----- MATERIAL PROVIDED
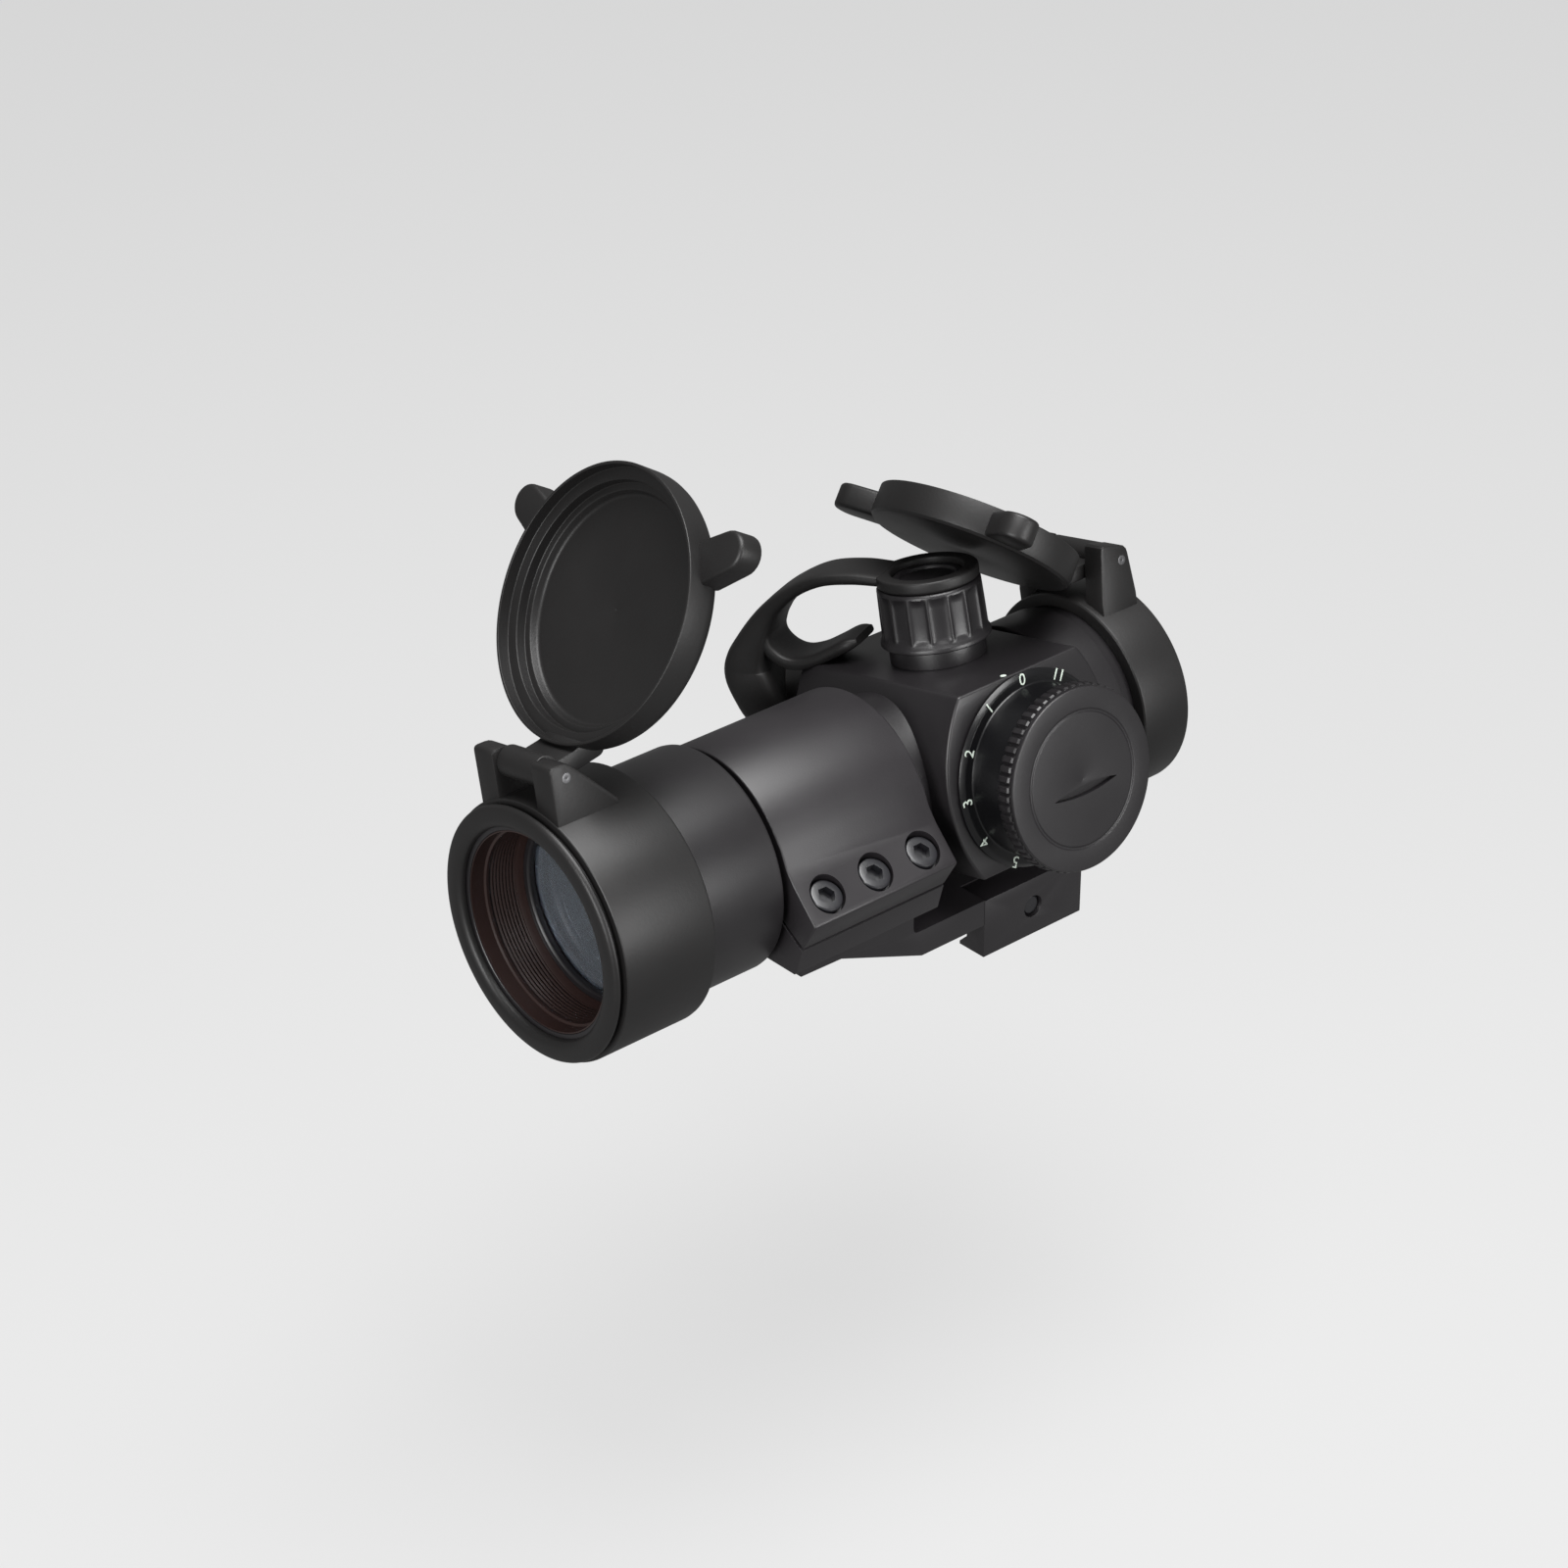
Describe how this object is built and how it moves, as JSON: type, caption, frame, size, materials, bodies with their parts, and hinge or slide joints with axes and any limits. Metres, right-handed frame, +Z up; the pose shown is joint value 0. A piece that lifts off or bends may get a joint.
----------
----- MATERIAL PROVIDED
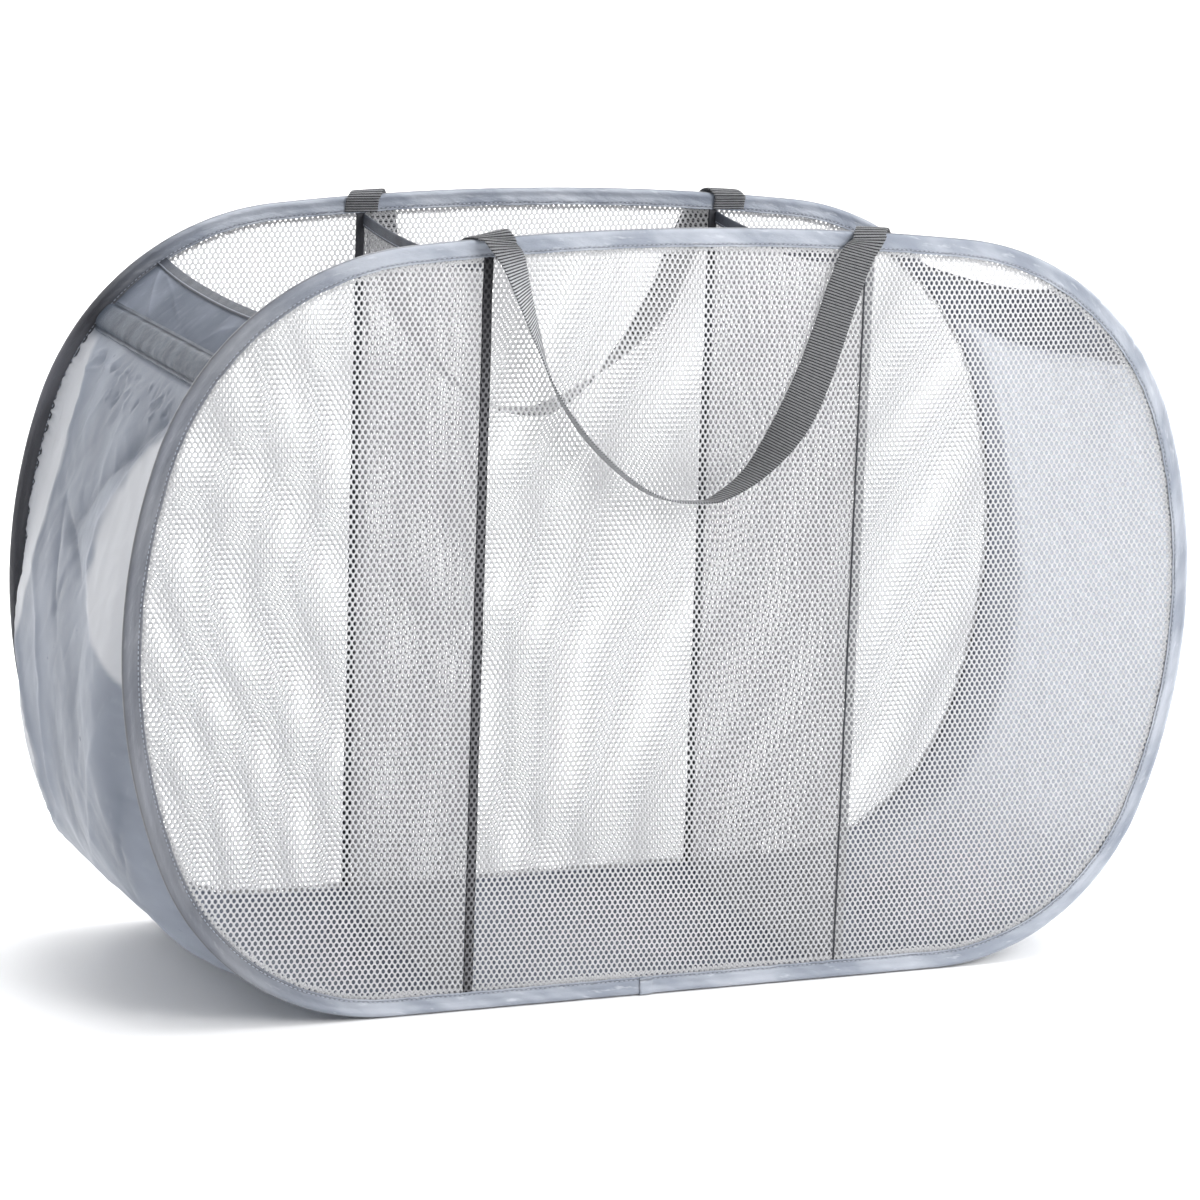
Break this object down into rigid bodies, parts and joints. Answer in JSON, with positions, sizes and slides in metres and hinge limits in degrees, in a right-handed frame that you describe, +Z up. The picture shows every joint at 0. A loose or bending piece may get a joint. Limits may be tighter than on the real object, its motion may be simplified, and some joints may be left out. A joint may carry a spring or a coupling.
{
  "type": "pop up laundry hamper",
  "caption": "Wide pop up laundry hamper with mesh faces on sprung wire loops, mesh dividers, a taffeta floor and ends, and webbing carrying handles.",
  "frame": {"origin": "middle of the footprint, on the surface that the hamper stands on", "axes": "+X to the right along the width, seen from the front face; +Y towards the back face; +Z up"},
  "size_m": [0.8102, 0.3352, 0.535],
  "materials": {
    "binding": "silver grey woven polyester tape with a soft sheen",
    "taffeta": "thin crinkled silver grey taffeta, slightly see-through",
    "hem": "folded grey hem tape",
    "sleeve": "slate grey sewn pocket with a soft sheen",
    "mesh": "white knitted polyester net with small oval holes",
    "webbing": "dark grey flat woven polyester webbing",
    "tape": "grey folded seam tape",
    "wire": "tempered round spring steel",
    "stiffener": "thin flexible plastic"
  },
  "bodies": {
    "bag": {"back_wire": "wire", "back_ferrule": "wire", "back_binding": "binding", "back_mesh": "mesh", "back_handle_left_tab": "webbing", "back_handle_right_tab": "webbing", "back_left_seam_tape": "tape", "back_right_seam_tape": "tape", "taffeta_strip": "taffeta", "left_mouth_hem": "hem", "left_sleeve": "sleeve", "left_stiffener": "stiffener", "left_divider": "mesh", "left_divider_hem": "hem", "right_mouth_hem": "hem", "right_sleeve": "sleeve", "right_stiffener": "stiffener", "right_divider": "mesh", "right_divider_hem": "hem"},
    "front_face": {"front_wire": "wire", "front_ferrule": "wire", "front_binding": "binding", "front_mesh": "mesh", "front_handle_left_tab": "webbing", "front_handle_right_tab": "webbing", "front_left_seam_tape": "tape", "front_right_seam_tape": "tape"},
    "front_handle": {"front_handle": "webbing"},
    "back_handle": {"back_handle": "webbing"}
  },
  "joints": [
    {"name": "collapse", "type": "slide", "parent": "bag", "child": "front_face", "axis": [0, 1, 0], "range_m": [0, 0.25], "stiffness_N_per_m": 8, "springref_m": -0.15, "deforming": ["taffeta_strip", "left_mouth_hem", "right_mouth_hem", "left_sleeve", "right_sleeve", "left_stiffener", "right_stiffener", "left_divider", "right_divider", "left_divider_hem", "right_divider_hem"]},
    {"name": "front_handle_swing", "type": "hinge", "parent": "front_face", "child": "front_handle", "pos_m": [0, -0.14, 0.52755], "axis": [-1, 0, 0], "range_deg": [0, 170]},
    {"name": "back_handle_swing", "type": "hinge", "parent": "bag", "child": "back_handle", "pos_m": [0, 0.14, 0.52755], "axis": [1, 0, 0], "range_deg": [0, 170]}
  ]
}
----------
----- MATERIAL PROVIDED
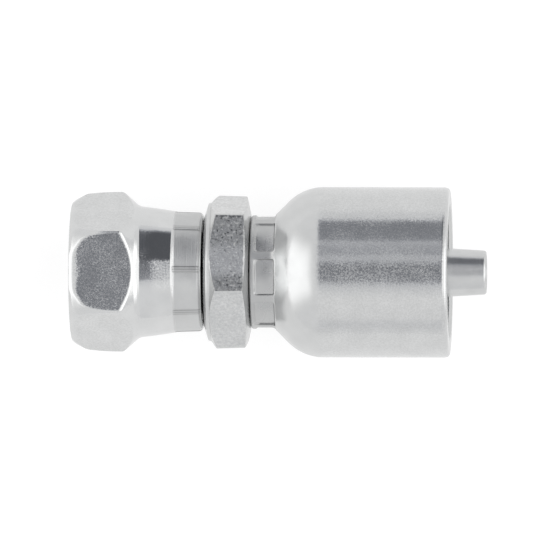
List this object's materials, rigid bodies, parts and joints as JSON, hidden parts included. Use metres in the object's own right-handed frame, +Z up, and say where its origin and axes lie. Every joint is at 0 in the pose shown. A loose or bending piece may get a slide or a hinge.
----------
TASK GOAL = Pick out the lines containing the string "this" and show them.

ANSWER =
Describe how this object is built and how it moves, as JSON: type, caption, frame, size, materials, bodies with their parts, and hinge or slide joints with axes and any limits. Metres, right-handed frame, +Z up; the pose shown is joint value 0. A piece that lifts off or bends may get a joint.
Break this object down into rigid bodies, parts and joints. Answer in JSON, with positions, sizes and slides in metres and hinge limits in degrees, in a right-handed frame that you describe, +Z up. The picture shows every joint at 0. A loose or bending piece may get a joint. Limits may be tighter than on the real object, its motion may be simplified, and some joints may be left out. A joint may carry a spring or a coupling.
List this object's materials, rigid bodies, parts and joints as JSON, hidden parts included. Use metres in the object's own right-handed frame, +Z up, and say where its origin and axes lie. Every joint is at 0 in the pose shown. A loose or bending piece may get a slide or a hinge.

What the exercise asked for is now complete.